Ductless mini-split systems are among the most popular types of ductless HVAC systems. Their compact size and energy efficiency make them an attractive option for homeowners looking to reduce their carbon footprint.
However, they also come with some disadvantages, such as:
- High installation costs
- Not ideal for larger buildings
- Ineffective during extreme temperature fluctuations
#3 Hybrid Systems
Hybrid systems function similarly to the average split system. They feature a familiar structure that includes thermostats and duct and vent networks. However, they often use less energy and combine a central unit with alternative forms of temperature conditioning.

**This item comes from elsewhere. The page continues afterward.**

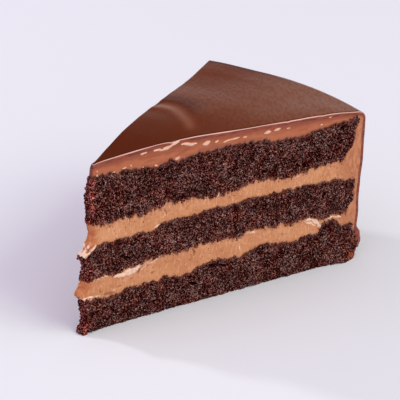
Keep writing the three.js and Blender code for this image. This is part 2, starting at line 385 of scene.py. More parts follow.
def on_stroke(reach, height, stroke):
    """From 1 on the line of a stroke, as [reach, height, reach, height, half width], to 0."""
    start = np.array(stroke[:2])
    line = np.array(stroke[2:4]) - start
    at = np.stack([reach, height], 1) - start
    share = np.clip(at @ line / max(line @ line, 1e-9), 0, 1)
    away = np.linalg.norm(at - share[:, None] * line, axis=1)
    half_width = stroke[4] * (0.35 + 0.65 * np.sin(math.pi * share))
    return np.clip(1 - away / half_width, 0, 1)


def inside_any(strokes, reach, height):
    """From 1 on the line of any of some strokes to 0 outside them all."""
    return np.max([on_stroke(reach, height, stroke) for stroke in strokes], 0)


ON_CUT = 1e-3
REVERSED_RUN = CAKE_RADIUS - 6  # a mark's distances on the two cuts add up to this


def places_on_cuts(reach, height, share):
    """For each cut, which points lie on it, and their places: the far cut runs backwards."""
    for side in (0, 1):
        here = np.abs(share - side) < ON_CUT
        yield here, (REVERSED_RUN - reach[here] if side else reach[here]), height[here]


def wandering(reach, height, at, size, sway, salt):
    """The same places, strayed by noise so that strokes drawn over them aren't straight."""
    return (reach + sway * soft_noise(at, size, salt),
            height + 0.8 * sway * soft_noise(at, size, salt + 1))


# ---------------------------------------------------------------- modelling

# How many faces each block has: along the slice and up, and from one cut to the other.
SPONGE_GRID = 500, 62
CREAM_GRID = 440, 32
ICING_GRID = 560, 14
GLAZE_ROWS_UP = 7
LAYER_ROWS_ACROSS = 10
BOX_MARGIN = 0.02
# Which way the two cuts and the tip face.
NEAR_OUT = np.array([-math.sin(HALF_ANGLE), -math.cos(HALF_ANGLE), 0.0])
FAR_OUT = NEAR_OUT * [1, -1, 1]
TIP_OUT = np.array([-1.0, 0.0, 0.0])


def deselect():
    if bpy.context.mode != "OBJECT":
        bpy.ops.object.mode_set(mode="OBJECT")
    bpy.ops.object.select_all(action="DESELECT")


def new_block(name, along, up, across):
    """A closed unit block: a fine grid is the near side, drawn out across to the far side."""
    deselect()
    bpy.ops.mesh.primitive_grid_add(x_subdivisions=along, y_subdivisions=up, size=1,
                                    location=(0.5, 0, 0.5), rotation=(-math.pi / 2, 0, 0))
    block = bpy.context.active_object
    block.name = name
    bpy.ops.object.transform_apply(location=True, rotation=True, scale=True)
    bpy.ops.object.mode_set(mode="EDIT")
    bpy.ops.mesh.select_all(action="SELECT")
    bpy.ops.mesh.extrude_region_move(TRANSFORM_OT_translate={"value": (0, 1, 0)})
    select_edges_across(block)
    bpy.ops.mesh.subdivide(number_cuts=across - 1, smoothness=0)
    bpy.ops.mesh.select_all(action="SELECT")
    bpy.ops.mesh.normals_make_consistent(inside=False)
    bpy.ops.object.mode_set(mode="OBJECT")
    return block


def select_edges_across(block):
    bpy.ops.object.mode_set(mode="OBJECT")
    bpy.context.tool_settings.mesh_select_mode = (False, True, False)
    mesh = block.data
    ends = np.empty(2 * len(mesh.edges), np.int32)
    mesh.edges.foreach_get("vertices", ends)
    width = read_points(block)[:, 1][ends.reshape(-1, 2)]
    crosses = np.abs(width[:, 0] - width[:, 1]) > 0.5
    mesh.polygons.foreach_set("select", np.zeros(len(mesh.polygons), bool))
    mesh.vertices.foreach_set("select", np.zeros(len(mesh.vertices), bool))
    mesh.edges.foreach_set("select", crosses)
    bpy.ops.object.mode_set(mode="EDIT")


def read_points(piece):
    points = np.empty(3 * len(piece.data.vertices), np.float32)
    piece.data.vertices.foreach_get("co", points)
    return points.reshape(-1, 3).astype(float)


def put_points(piece, points):
    """Writes points given in millimetres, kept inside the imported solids' box."""
    low, high = (np.array(corner) for corner in cad_box)
    margin = BOX_MARGIN * MM
    placed = np.clip(points * MM, low + margin * (low != 0), high - margin)
    piece.data.vertices.foreach_set("co", placed.astype(np.float32).ravel())
    piece.data.update()


def paint(piece, **layers):
    """Named numbers that the finish reads: one for each point, or one for all."""
    everywhere = np.ones(len(piece.data.vertices))
    for name, values in layers.items():
        layer = piece.data.attributes.new(name, "FLOAT", "POINT")
        layer.data.foreach_set("value", (everywhere * values).astype(np.float32))


def outwards(reach, across, blend=0.7):
    """Which way a point on the block is pushed by relief: out of the cuts and out of the tip."""
    width = slice_width(reach)
    weights = [np.clip(1 - across * width / blend, 0, 1),
               np.clip(1 - (1 - across) * width / blend, 0, 1),
               np.clip(1 - reach / blend, 0, 1)]
    push = sum(w[:, None] * way for w, way in zip(weights, (NEAR_OUT, FAR_OUT, TIP_OUT)))
    size = np.linalg.norm(push, axis=1, keepdims=True)
    return push / np.maximum(size, 1.0)


def eased_shares(share):
    """Closer together towards both ends."""
    return 0.5 - 0.5 * np.cos(math.pi * share)


def spread_layer(name, under, over, grid):
    """A layer's block between two spread surfaces, before any relief.

    With it, for each point: its share of the width and of the thickness, where the layer ends,
    its distance, and the heights of the surfaces under and over it.
    """
    piece = new_block(name, *grid, LAYER_ROWS_ACROSS)
    unit = read_points(piece)
    share, rise = eased_shares(unit[:, 1]), unit[:, 2]
    edge = stack_edge(lerp(under["rim"], over["rim"], rise), share)
    reach = unit[:, 0] * (edge + SEAM_OVERLAP)
    low = level(under, reach, share) - (SEAM_OVERLAP if under is not FLOOR else 0)
    high = level(over, reach, share) + SEAM_OVERLAP
    return piece, share, rise, edge, reach, low, high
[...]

For example, you could choose a hybrid system that primarily relies on electric heating and cooling from an electric heat pump. If the heat pump fails or works too hard to maintain warm temperatures during cool seasons, the system will automatically switch to a fuel-powered unit.
Homeowners love these systems due to consistent energy savings. They don’t have to sacrifice comfort to positively impact the environment. However, these systems often cost more upfront, which deters some customers.
#4 Packaged Systems
Packaged types of residential HVAC systems consist of single outdoor units that package heating and cooling elements. They use duct networks to disperse air throughout the building, much like traditional duct systems. However, they only rely on one self-contained conditioning unit.

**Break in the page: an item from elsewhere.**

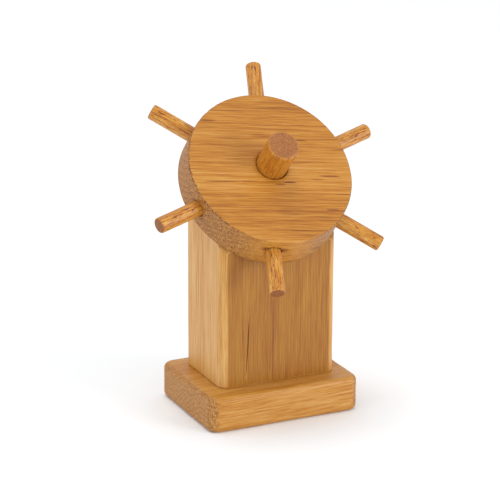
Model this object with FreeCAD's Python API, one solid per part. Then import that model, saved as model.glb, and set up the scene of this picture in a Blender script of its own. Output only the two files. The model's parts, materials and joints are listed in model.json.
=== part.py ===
import FreeCAD, Part
import math
import os

# A toy ship's wheel on a stand: a block post on a small base board, its top cut
# at a slope, with a round peg square to the slope and a six-spoked wheel that
# turns loosely on the peg.
#
# Frame: millimetres, +Z up, +X to the wheel's right, and the wheel looks
# forwards and up, towards -Y and +Z. The origin is the middle of the base
# board's underside.

# Base board
BASE_WIDTH = 84.0
BASE_DEPTH = 64.5
BASE_HEIGHT = 18.5
BASE_CORNER_RADIUS = 6.0
BASE_EDGE_RADIUS = 2.8

# Post
POST_WIDTH = 65.0
POST_DEPTH = 44.5
POST_SETBACK = 1.8
POST_SHIFT = 1.1
POST_CORNER_RADIUS = 5.0
SLOPE_DEG = 45.0
SLOPE_HEIGHT = 113.1
SLOPE_EDGE_BREAK = 0.5

# Wheel
WHEEL_RADIUS = 43.2
WHEEL_THICKNESS = 19.0
WHEEL_EDGE_RADIUS = 0.6
HUB_FROM_SLOPE_MIDDLE = 2.9
SEAT_GAP = 0.05

# Spokes
SPOKE_RADIUS = 4.0
SPOKE_REACHES = (67.6, 68.0, 67.4, 66.6, 67.2, 66.4)
SPOKE_SOCKET_DEPTH = 17.0
SPOKE_END_RADIUS = 0.9
FIRST_SPOKE_DEG = 77.0

# Peg that the wheel turns on
PEG_RADIUS = 8.1
PEG_SOCKET_DEPTH = 13.5
PEG_STAND_OUT = 19.3
PEG_END_RADIUS = 0.9
BORE_CLEARANCE = 0.35
BORE_OFF_CENTRE_X = 1.1
BORE_OFF_CENTRE_UP = 1.3
HANG = 0.25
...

They have lower installation costs than other systems. They also have fewer maintenance requirements, which makes them an attractive option for homeowners who want fewer to-dos on their chore lists. Their pitfalls include:
- Unsuitability for large buildings
- Less heating power in colder climates
- Higher susceptibility to damage from outdoor elements
#5 Zoned Systems
Zoned HVAC systems provide higher comfort levels, especially for larger households. They typically have more features that improve temperature and humidity control. Other HVAC varieties may leave some indoor areas too warm or cool, depending on the thermostat’s location.
A zoned system may have multiple units around the outdoor area. Each system controls a portion of the house. Homeowners can turn off or lessen airflow in unused areas, saving on utility bills. Some other perks of zoned HVAC systems include:
- Improved energy efficiency
- Impeccable comfort throughout the building
- Better humidity management
- Increased indoor air quality
These systems also require more maintenance and have higher installation costs. The expenses and maintenance commitments might deter you from selecting zoned HVAC installation.
Which HVAC System Should You Choose?
Consider numerous factors before settling on an HVAC system. Each variety meets specific needs but may fall short in other areas. You’ll find some pertinent factors that may influence your decision below.
Some systems require extensive maintenance each year, while others need minimal attention. For example, a system featuring an outdoor unit needs professional maintenance annually. Meanwhile, heat pumps and packaged systems don’t need as many checkups to ensure their integrity.
Your home’s square footage should significantly influence your final decision. Mini-splits and packaged units aren’t compatible with large, sprawling homes. However, you can save money and reduce energy usage by installing one in a small building.
What makes you feel more comfortable at home?
Systems using duct networks force air through the vents. While this method ensures consistent temperatures, it makes the room feel less humid. Inadequate humidity may cause discomfort and lower air quality in cold months.
Regions with intense winters don’t pair well with some heat pumps and packaged models. You must combine these systems with another heating method to ensure consistent warmth throughout your home. However, they work fantastic in warmer climates with mild winters.
Conversely, a central HVAC system may use unnecessary resources to warm homes in mild climates. An experienced HVAC technician can help you make the right choices according to your home size, local climate, and comfort needs!